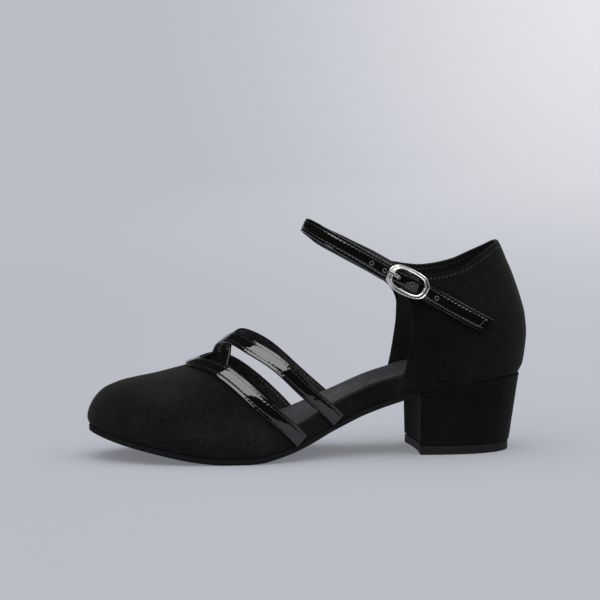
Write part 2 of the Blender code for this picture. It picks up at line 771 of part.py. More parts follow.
# Its free loop: station, share of half the loop's width, share of the strap's height and width
Loop = namedtuple("Loop", "station across height width")
LOOP = [
    Loop(0.6585, -1.070, 0.806, 0.98),
    Loop(0.6094, -1.010, 0.861, 0.95),
    Loop(0.5656, -0.930, 0.911, 0.92),
    Loop(0.5239, -0.750, 0.958, 0.91),
    Loop(0.5032, -0.520, 0.982, 0.88),
    Loop(0.4916, -0.240, 0.997, 0.84),
    Loop(0.4893, 0.000, 0.996, 0.82),
    Loop(0.4940, 0.140, 0.990, 0.86),
    Loop(0.5135, 0.380, 0.970, 1.02),
    Loop(0.5334, 0.540, 0.945, 1.10),
    Loop(0.5732, 0.712, 0.905, 1.19),
    Loop(0.6118, 0.784, 0.866, 1.24),
    Loop(0.6492, 0.808, 0.829, 1.28),
]
# Its root, inside the medial counter
Root = namedtuple("Root", "station height width")
ROOT = [
    Root(0.6866, 0.788, 1.29),
    Root(0.7188, 0.754, 1.29),
]


def counter_offset(side, x, z, lift):
    """Point at this x and z, the lift being measured outwards from the counter's outer face."""
    return Vector((x, counter_side(side, x, z) + side * lift, z))


class AnklePath:
    """Middle line of the ankle strap by the length run from its tail, with its width."""

    def __init__(self):
        points = [counter_offset(LATERAL, x_of(row.station), row.height * ANKLE_HEIGHT,
                                 row.stack * BUCKLE_STACK) for row in TAIL]
        points += [Vector((x_of(row.station), row.across * ANKLE_LOOP_WIDTH / 2,
                           row.height * ANKLE_HEIGHT)) for row in LOOP]
        inside = -WALL - GAP - ANKLE_THICKNESS / 2
        points += [counter_offset(MEDIAL, x_of(row.station), row.height * ANKLE_HEIGHT, inside)
                   for row in ROOT]
        widths = [1.0] * len(TAIL) + [row.width for row in LOOP + ROOT]
        runs = along_route(points)
        self.length = runs[-1]
        self.buckle = runs[len(TAIL) - 1]
        self.axes = [Bend([(run, point[k]) for run, point in zip(runs, points)]) for k in range(3)]
        self.width = Curve(list(zip(runs, widths)))

    def point(self, run):
        return Vector([axis(run) for axis in self.axes])

    def frame(self, run):
        """Middle point, direction towards the root, direction across the width, outward normal."""
        middle = self.point(run)
        along = (self.point(run + 0.0005) - self.point(run - 0.0005)).normalized()
        side = LATERAL if middle.y < 0 else MEDIAL
        x, z = middle.x, middle.z
        slope_x = (counter_side(side, x + 0.001, z) - counter_side(side, x - 0.001, z)) / 0.002
        slope_z = (counter_side(side, x, z + 0.001) - counter_side(side, x, z - 0.001)) / 0.002
        lean = Vector((math.sin(ANKLE_LEAN), 0, math.cos(ANKLE_LEAN)))
        leaned = Vector((lean.x, lean.x * slope_x + lean.z * slope_z, lean.z))
        up = lean.lerp(leaned, ease((x - x_of(0.62)) / 0.018))
        up = (up - along * up.dot(along)).normalized()
        return middle, along, up, up.cross(along)


def make_ankle_strap(finish, collection, cutters, path):
    steps = round(path.length / 0.0042)
    sections = []
    for number in range(steps + 1):
        run = path.length * number / steps
        middle, along, up, outward = path.frame(run)
        half = ANKLE_WIDTH * path.width(run) / 2
        slant = TAIL_SLANT / 2 * (1 - ease(number / 2))
        inner, outer = [], []
        for share in (-1.0, -0.88, 0.0, 0.88, 1.0):
            place = middle + up * share * half - along * slant * share
            depth = ANKLE_THICKNESS * (0.5 - (EDGE_ROUNDING if abs(share) == 1.0 else 0.0))
            inner.append(place - outward * depth)
            outer.append(place + outward * depth)
        sections.append((inner, outer))
    bm = bmesh.new()
    ribbon(bm, sections)
    strap = add_object("ankle_strap", bm, finish, collection)

    bm = bmesh.new()
    for number in range(-3, 3):
        middle, along, up, outward = path.frame(path.buckle + PRONG_REACH + number * HOLE_PITCH)
        turn = Matrix((along, -up, outward)).transposed().to_4x4()
        bmesh.ops.create_cone(bm, cap_ends=True, segments=12, radius1=HOLE_DIAMETER / 2,
                              radius2=HOLE_DIAMETER / 2, depth=3 * ANKLE_THICKNESS,
                              matrix=Matrix.Translation(middle) @ turn)
    use(strap, "DIFFERENCE", hidden(add_object("hole_cutter", bm, finish, cutters)), "holes")


# Buckle's frame round its opening, by the share of the way from its side to its end: heights of
# its underside and top as shares of the drop to the bar and of the frame's depth
Rim = namedtuple("Rim", "share drop crown")
RIM = [
    Rim(0.00, 1.00, 0.45),
    Rim(0.13, 0.62, 0.48),
    Rim(0.26, 0.22, 0.56),
    Rim(0.45, 0.04, 0.70),
    Rim(0.75, 0.00, 0.92),
    Rim(1.00, 0.00, 1.00),
]


def make_buckle_frame(finish, collection, cutters, place):
    """Oval frame over the strap, whose sides come down beside it to carry the bar under it."""
    drop, crown = column(RIM, "drop"), column(RIM, "crown")
    bm = bmesh.new()
    rings = []
    for i in range(48):
        angle = 2 * math.pi * i / 48
        c, s = math.cos(angle), math.sin(angle)
        rim = blend(BUCKLE_RIM, BUCKLE_END_RIM, c * c)
        low = FRAME_SEAT - drop(abs(c)) * (FRAME_SEAT + BAR_DEPTH + BAR_DIAMETER / 2)
        high = FRAME_SEAT + crown(abs(c)) * BUCKLE_DEPTH
        ring = []
        for inset, z in ((0.0, low), (0.0, high - 0.5 * BUCKLE_DEPTH * crown(abs(c))),
                         (0.3, high - 0.1 * BUCKLE_DEPTH), (0.6, high), (1.0, high - 0.2 * BUCKLE_DEPTH),
                         (1.0, low)):
            x = math.copysign(abs(c) ** (2 / BUCKLE_POWER), c) * (BUCKLE_LENGTH / 2 - inset * rim)
            y = math.copysign(abs(s) ** (2 / BUCKLE_POWER), s) * (BUCKLE_WIDTH / 2 - inset * rim)
            ring.append(bm.verts.new(place @ Vector((x, y, z))))
        rings.append(ring)
    for one, two in zip(rings, rings[1:] + rings[:1]):
        for a, b, c, d in zip(one, one[1:] + one[:1], two[1:] + two[:1], two):
            bm.faces.new((a, b, c, d))
    frame = add_object("buckle_frame", bm, finish, collection)

    bm = bmesh.new()
    lie = place @ Matrix.Translation((0, 0, -BAR_DEPTH)) @ Matrix.Rotation(math.pi / 2, 4, "X")
    bmesh.ops.create_cone(bm, cap_ends=True, segments=16, radius1=BAR_DIAMETER / 2,
                          radius2=BAR_DIAMETER / 2, depth=BUCKLE_WIDTH - BUCKLE_RIM, matrix=lie)
    use(frame, "UNION", hidden(add_object("buckle_bar", bm, finish, cutters)), "bar")


def make_prong(finish, collection, place):
    """Prong from the bar up through the strap's hole, lying on the frame's front end."""
    top = FRAME_SEAT + BUCKLE_DEPTH + GAP + PRONG_DIAMETER / 2
    route = [
        (BAR_DIAMETER / 2 + GAP, -BAR_DEPTH),
        (PRONG_REACH - 0.0014, -BAR_DEPTH),
        (PRONG_REACH - 0.0003, -BAR_DEPTH + 0.0009),
        (PRONG_REACH, -ANKLE_THICKNESS),
        (PRONG_REACH, ANKLE_THICKNESS),
        (PRONG_REACH + 0.0010, top - 0.0008),
        (PRONG_REACH + 0.0026, top),
        (BUCKLE_LENGTH / 2 + 0.0002, top),
    ]
    curve = bpy.data.curves.new("buckle_prong", "CURVE")
    curve.dimensions = "3D"
    line = curve.splines.new("POLY")
    line.points.add(len(route) - 1)
    for point, (x, z) in zip(line.points, route):
        point.co = (*(place @ Vector((x, 0, z))), 1)
    curve.bevel_depth = PRONG_DIAMETER / 2
    curve.bevel_resolution = 2
    curve.use_fill_caps = True
    curve.materials.append(finish)
    collection.objects.link(bpy.data.objects.new("buckle_prong", curve))


def make_chape(finish, collection, cutters, path, place):
    """Short strap on the counter that turns round the bar, with a slot for the prong."""
    _, along, up, outward = path.frame(path.buckle)
    bar = place @ Vector((0, 0, -BAR_DEPTH))
    hold = BAR_DIAMETER / 2 + GAP
    sections = []
    for i in range(6):
        middle, _, lift, _ = path.frame(path.buckle - CHAPE_LENGTH * (1 - i / 6.5))
        places = [middle + lift * share * CHAPE_WIDTH / 2 for share in (-1, 0, 1)]
        sections.append(([counter_offset(LATERAL, at.x, at.z, GAP) for at in places],
                         [counter_offset(LATERAL, at.x, at.z, GAP + CHAPE_THICKNESS) for at in places]))
    for i in range(13):
        angle = math.radians(blend(-90, 190, i / 12))
        ray = along * math.cos(angle) + outward * math.sin(angle)
        places = [bar + up * share * CHAPE_WIDTH / 2 for share in (-1, 0, 1)]
        sections.append(([at + ray * (hold + CHAPE_THICKNESS) for at in places],
                         [at + ray * hold for at in places]))
    bm = bmesh.new()
    ribbon(bm, sections)
    chape = add_object("buckle_chape", bm, finish, collection)

    slot = PRONG_DIAMETER + 2 * GAP
    bm = bmesh.new()
    spot = place @ Matrix.Translation((hold + CHAPE_THICKNESS / 2, 0, -BAR_DEPTH))
    bmesh.ops.create_cube(bm, size=1.0, matrix=spot @ Matrix.Diagonal((2 * CHAPE_THICKNESS, slot, slot, 1)))
    use(chape, "DIFFERENCE", hidden(add_object("slot_cutter", bm, finish, cutters)), "slot")


def main():
    for old in list(bpy.data.objects):
        bpy.data.objects.remove(old, do_unlink=True)
    parts = bpy.data.collections.new("ballroom_dance_shoe")
    cutters = bpy.data.collections.new("cutters")
    for made in (parts, cutters):
        bpy.context.scene.collection.children.link(made)
    suede = material("black_suede", (0.012, 0.012, 0.013), 0.95)
    sole_suede = material("sole_suede", (0.015, 0.015, 0.016), 0.9)
    sock = material("grey_sock", (0.06, 0.06, 0.065), 0.9)
    rubber = material("grey_rubber", (0.05, 0.05, 0.055), 0.7)
    patent = material("black_patent", (0.004, 0.004, 0.004), 0.08, coat=1.0)
    nickel = material("polished_nickel", (0.75, 0.74, 0.72), 0.12, metallic=1.0)

    make_outsole(sole_suede, parts)
    make_heel({"heel": suede, "lift": rubber}, parts, cutters)
    make_upper(suede, parts)
    make_insole(sock, parts)
    make_throat_strap(patent, parts)
    make_cross_straps(patent, parts, cutters)
    path = AnklePath()
    make_ankle_strap(patent, parts, cutters, path)
    middle, along, up, outward = path.frame(path.buckle)
    place = Matrix.Translation(middle) @ Matrix((along, -up, outward)).transposed().to_4x4()
    make_buckle_frame(nickel, parts, cutters, place)
    make_prong(nickel, parts, place)
    make_chape(patent, parts, cutters, path, place)


main()
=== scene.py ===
# %% [markdown]
# # Ballroom dance shoe
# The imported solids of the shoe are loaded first. They are flat facets with plain colours, and this
# script dresses them as a shoemaker's customer sees them: napped suede, mirror-bright patent straps
# with sewn rows, a nickel buckle, and a plain studio round it all. Each step says what the piece is
# on the real shoe, how it could be made, and why it is made this way.

import json
import math
from bisect import bisect_right
from collections import namedtuple

import bmesh
import bpy
from mathutils import Matrix, Vector

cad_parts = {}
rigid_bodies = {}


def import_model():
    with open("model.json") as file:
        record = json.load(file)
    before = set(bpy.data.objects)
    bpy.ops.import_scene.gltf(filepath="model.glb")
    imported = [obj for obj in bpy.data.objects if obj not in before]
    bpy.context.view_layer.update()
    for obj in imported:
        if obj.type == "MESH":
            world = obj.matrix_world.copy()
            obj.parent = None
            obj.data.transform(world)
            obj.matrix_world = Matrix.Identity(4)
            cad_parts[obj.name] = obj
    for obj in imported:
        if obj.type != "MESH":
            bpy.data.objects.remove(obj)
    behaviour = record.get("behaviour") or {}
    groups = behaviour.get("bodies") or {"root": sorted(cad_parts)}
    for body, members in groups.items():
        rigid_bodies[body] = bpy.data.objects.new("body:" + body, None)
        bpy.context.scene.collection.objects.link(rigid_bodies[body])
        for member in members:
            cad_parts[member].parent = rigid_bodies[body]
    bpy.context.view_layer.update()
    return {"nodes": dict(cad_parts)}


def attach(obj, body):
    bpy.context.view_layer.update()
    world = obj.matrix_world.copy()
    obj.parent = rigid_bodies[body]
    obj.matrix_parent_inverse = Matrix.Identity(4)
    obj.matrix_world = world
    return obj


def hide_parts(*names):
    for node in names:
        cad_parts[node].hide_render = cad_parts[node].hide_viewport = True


for leftover in list(bpy.data.objects):
    bpy.data.objects.remove(leftover, do_unlink=True)
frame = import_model()
bpy.ops.object.select_all(action="DESELECT")
print("solids:", sorted(frame["nodes"]))

# %% [markdown]
# ## Camera
# The photo is taken from just in front of the shoe's side and a little above it, with a long lens
# that keeps its lines nearly parallel. A camera object placed on a sphere round the shoe gives the
# same view, and the lens is set from the photo's width, so the shoe fills the frame as it does there.

# %% Camera at the photo's angle
AIM = Vector((-0.0051, 0.0, 0.087))
CAMERA_TURN, CAMERA_RISE, CAMERA_DISTANCE = math.radians(-9), math.radians(6), 1.2
FRAMES_PER_METRE = 2118 / 600
outwards = Vector((math.sin(CAMERA_TURN) * math.cos(CAMERA_RISE),
                   -math.cos(CAMERA_TURN) * math.cos(CAMERA_RISE),
                   math.sin(CAMERA_RISE)))
bpy.ops.object.camera_add(location=AIM + outwards * CAMERA_DISTANCE,
                          rotation=(-outwards).to_track_quat("-Z", "Y").to_euler())
camera = bpy.context.object
camera.name = "photo_camera"
camera.data.sensor_width = 36
camera.data.lens = 36 * FRAMES_PER_METRE
bpy.context.scene.camera = camera
print("lens:", round(camera.data.lens, 1), "mm")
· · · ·
- **PROMPT**
All lines in the listing above from the line containing "make_outsole(sole_suede, parts)" to the line containing "record = json.load(file)", inclusive, should be retyped exactly; no other lines should appear.

- **RIGHT ANSWER**
    make_outsole(sole_suede, parts)
    make_heel({"heel": suede, "lift": rubber}, parts, cutters)
    make_upper(suede, parts)
    make_insole(sock, parts)
    make_throat_strap(patent, parts)
    make_cross_straps(patent, parts, cutters)
    path = AnklePath()
    make_ankle_strap(patent, parts, cutters, path)
    middle, along, up, outward = path.frame(path.buckle)
    place = Matrix.Translation(middle) @ Matrix((along, -up, outward)).transposed().to_4x4()
    make_buckle_frame(nickel, parts, cutters, place)
    make_prong(nickel, parts, place)
    make_chape(patent, parts, cutters, path, place)


main()
=== scene.py ===
# %% [markdown]
# # Ballroom dance shoe
# The imported solids of the shoe are loaded first. They are flat facets with plain colours, and this
# script dresses them as a shoemaker's customer sees them: napped suede, mirror-bright patent straps
# with sewn rows, a nickel buckle, and a plain studio round it all. Each step says what the piece is
# on the real shoe, how it could be made, and why it is made this way.

import json
import math
from bisect import bisect_right
from collections import namedtuple

import bmesh
import bpy
from mathutils import Matrix, Vector

cad_parts = {}
rigid_bodies = {}


def import_model():
    with open("model.json") as file:
        record = json.load(file)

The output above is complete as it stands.